## Trigonometry (11th Edition) Clone

$$\frac{\cos\theta+1}{\tan^2\theta}=\frac{\cos\theta}{\sec\theta-1}$$ The equation has been verified to be an identity.
$$\frac{\cos\theta+1}{\tan^2\theta}=\frac{\cos\theta}{\sec\theta-1}$$ We would deal with the right side first, taking $\sec\theta=\frac{1}{\cos\theta}$ $$\frac{\cos\theta}{\sec\theta-1}$$ $$=\frac{\cos\theta}{\frac{1}{\cos\theta}-1}$$ $$=\frac{\cos\theta}{\frac{1-\cos\theta}{\cos\theta}}$$ $$=\frac{\cos^2\theta}{1-\cos\theta}$$ Now we deal with the left side, but we already have something in mind. Since the right side can be transformed all to $\cos\theta$, we would try to do the same with the left side.
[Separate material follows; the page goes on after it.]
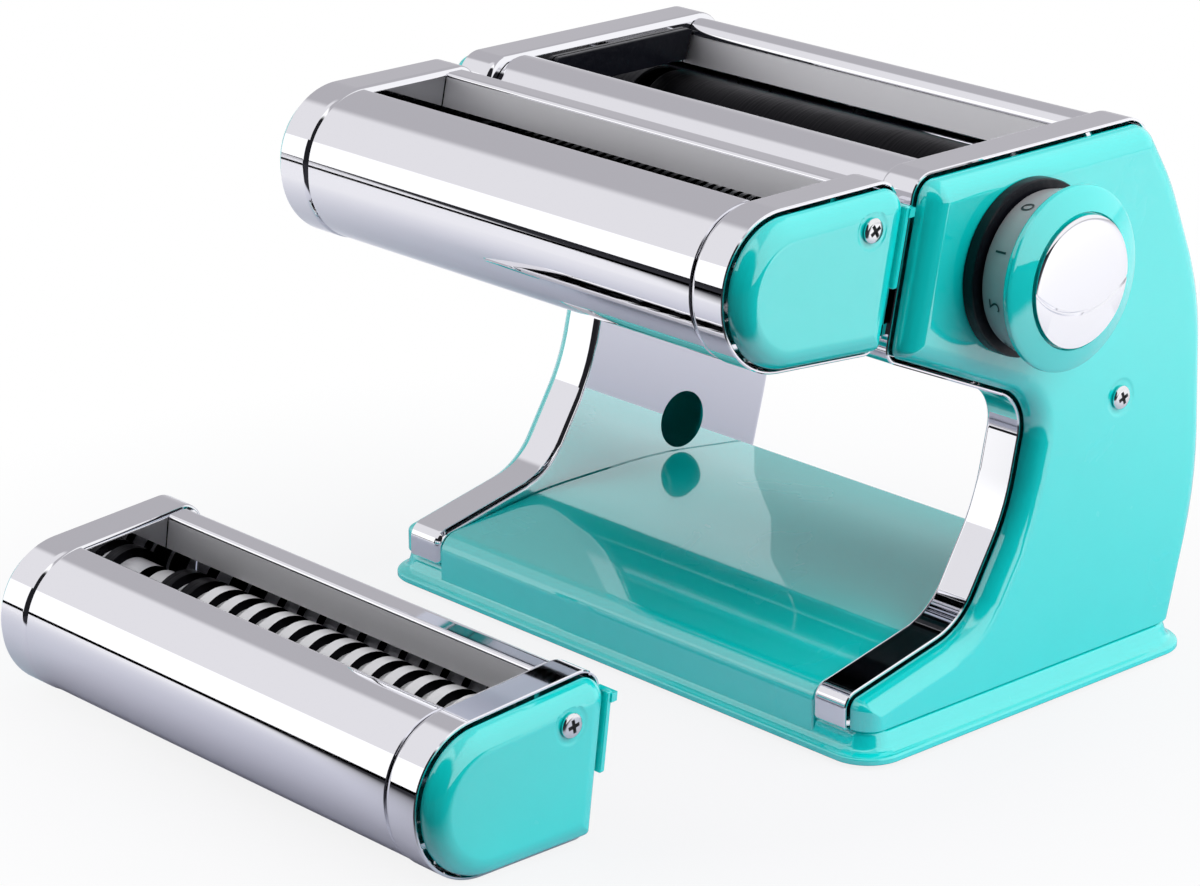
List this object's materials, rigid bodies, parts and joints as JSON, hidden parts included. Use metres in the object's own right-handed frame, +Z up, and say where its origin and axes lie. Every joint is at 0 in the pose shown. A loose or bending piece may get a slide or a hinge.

For $\tan\theta$, we have $\tan\theta=\frac{\sin\theta}{\cos\theta}$ $$\frac{\cos\theta+1}{\tan^2\theta}$$ $$=\frac{\cos\theta+1}{\frac{\sin^2\theta}{\cos^2\theta}}$$ $$=\frac{\cos^2\theta(\cos\theta+1)}{\sin^2\theta}$$ With $\sin^2\theta$, we would apply $\sin^2\theta=1-\cos^2\theta$ $$=\frac{\cos^2\theta(\cos\theta+1)}{1-\cos^2\theta}$$ Now we simplify $$=\frac{\cos^2\theta(\cos\theta+1)}{(1-\cos\theta)(1+\cos\theta)}$$ $$=\frac{\cos^2\theta}{1-\cos\theta}$$ Both sides are then equal. $$\frac{\cos\theta+1}{\tan^2\theta}=\frac{\cos\theta}{\sec\theta-1}$$ The equation has been verified to be an identity.